Challenge
Quote the listing below word for word, stopping after the line that contains "const RIGHT = -1;".

━━ Recorded data ━━

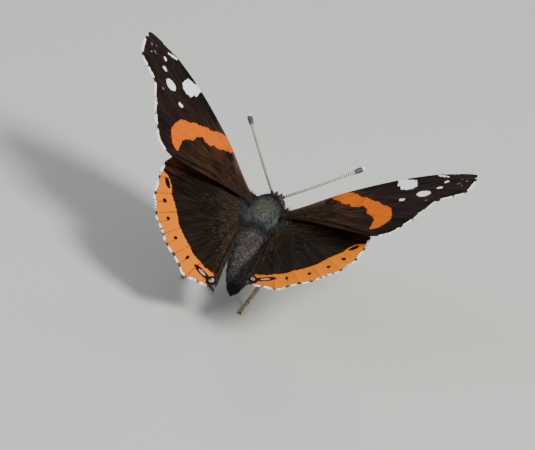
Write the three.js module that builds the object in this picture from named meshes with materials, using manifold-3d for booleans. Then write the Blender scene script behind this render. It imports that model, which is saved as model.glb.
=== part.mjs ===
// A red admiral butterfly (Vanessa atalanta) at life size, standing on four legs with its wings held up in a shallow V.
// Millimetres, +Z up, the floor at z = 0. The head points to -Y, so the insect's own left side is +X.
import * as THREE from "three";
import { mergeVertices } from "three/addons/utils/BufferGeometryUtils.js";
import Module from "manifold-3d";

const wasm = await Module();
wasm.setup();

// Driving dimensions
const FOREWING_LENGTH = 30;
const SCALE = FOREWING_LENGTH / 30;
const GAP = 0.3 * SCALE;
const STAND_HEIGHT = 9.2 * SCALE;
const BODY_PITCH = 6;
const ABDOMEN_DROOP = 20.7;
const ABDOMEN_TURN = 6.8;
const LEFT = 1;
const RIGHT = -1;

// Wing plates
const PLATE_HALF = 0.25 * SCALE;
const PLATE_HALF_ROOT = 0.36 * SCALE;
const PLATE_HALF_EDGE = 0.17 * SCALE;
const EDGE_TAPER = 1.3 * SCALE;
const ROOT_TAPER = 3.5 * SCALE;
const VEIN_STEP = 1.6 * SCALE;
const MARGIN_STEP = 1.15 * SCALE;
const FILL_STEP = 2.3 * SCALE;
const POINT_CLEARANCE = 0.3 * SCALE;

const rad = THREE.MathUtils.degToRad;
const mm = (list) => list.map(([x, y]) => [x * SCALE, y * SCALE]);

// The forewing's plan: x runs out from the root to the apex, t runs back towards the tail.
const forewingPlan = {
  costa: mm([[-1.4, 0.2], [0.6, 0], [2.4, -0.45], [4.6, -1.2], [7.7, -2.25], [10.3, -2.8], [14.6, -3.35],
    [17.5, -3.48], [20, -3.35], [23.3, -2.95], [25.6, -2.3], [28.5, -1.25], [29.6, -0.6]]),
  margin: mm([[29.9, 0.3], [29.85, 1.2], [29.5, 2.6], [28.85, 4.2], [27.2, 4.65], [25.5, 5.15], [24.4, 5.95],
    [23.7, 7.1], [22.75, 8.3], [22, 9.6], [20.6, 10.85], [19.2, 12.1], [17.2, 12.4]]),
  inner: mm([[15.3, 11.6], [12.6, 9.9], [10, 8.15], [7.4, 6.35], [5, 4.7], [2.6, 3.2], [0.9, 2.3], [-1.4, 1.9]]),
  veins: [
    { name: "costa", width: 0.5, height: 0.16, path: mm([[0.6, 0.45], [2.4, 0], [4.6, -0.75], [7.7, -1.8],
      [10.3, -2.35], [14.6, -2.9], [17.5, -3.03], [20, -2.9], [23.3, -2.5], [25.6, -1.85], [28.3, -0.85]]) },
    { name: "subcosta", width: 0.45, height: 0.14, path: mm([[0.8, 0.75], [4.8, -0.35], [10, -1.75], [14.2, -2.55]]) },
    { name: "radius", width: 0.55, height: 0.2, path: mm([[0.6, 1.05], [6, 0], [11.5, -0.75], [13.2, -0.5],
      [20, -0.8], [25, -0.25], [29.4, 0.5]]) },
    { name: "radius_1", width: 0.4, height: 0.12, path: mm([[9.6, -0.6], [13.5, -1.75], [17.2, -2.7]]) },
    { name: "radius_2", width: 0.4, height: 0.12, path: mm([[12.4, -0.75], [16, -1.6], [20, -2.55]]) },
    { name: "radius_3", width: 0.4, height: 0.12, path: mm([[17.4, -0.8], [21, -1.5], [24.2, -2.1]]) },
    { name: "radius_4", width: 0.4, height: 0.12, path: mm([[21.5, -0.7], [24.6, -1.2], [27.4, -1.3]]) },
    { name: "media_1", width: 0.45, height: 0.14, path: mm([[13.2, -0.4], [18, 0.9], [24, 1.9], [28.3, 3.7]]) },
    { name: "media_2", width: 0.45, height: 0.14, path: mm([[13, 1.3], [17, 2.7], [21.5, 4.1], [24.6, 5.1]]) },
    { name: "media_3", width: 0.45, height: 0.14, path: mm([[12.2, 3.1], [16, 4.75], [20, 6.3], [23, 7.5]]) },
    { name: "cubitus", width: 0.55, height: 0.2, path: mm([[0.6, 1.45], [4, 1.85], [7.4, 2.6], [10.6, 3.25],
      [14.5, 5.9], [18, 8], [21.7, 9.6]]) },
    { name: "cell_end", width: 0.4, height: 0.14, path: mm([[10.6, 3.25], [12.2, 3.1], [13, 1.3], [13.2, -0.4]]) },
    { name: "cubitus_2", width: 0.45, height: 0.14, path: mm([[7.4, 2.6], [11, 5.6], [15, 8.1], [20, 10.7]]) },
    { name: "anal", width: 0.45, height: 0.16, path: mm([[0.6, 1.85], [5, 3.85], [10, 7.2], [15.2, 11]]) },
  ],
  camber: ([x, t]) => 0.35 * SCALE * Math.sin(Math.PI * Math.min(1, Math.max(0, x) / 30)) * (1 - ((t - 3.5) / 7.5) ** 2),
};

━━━

Result of the exercise
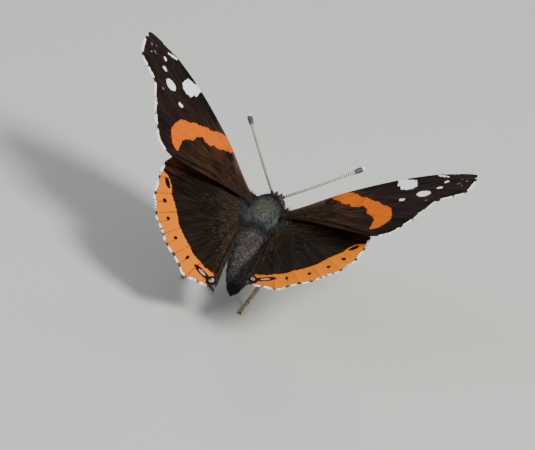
Write the three.js module that builds the object in this picture from named meshes with materials, using manifold-3d for booleans. Then write the Blender scene script behind this render. It imports that model, which is saved as model.glb.
=== part.mjs ===
// A red admiral butterfly (Vanessa atalanta) at life size, standing on four legs with its wings held up in a shallow V.
// Millimetres, +Z up, the floor at z = 0. The head points to -Y, so the insect's own left side is +X.
import * as THREE from "three";
import { mergeVertices } from "three/addons/utils/BufferGeometryUtils.js";
import Module from "manifold-3d";

const wasm = await Module();
wasm.setup();

// Driving dimensions
const FOREWING_LENGTH = 30;
const SCALE = FOREWING_LENGTH / 30;
const GAP = 0.3 * SCALE;
const STAND_HEIGHT = 9.2 * SCALE;
const BODY_PITCH = 6;
const ABDOMEN_DROOP = 20.7;
const ABDOMEN_TURN = 6.8;
const LEFT = 1;
const RIGHT = -1;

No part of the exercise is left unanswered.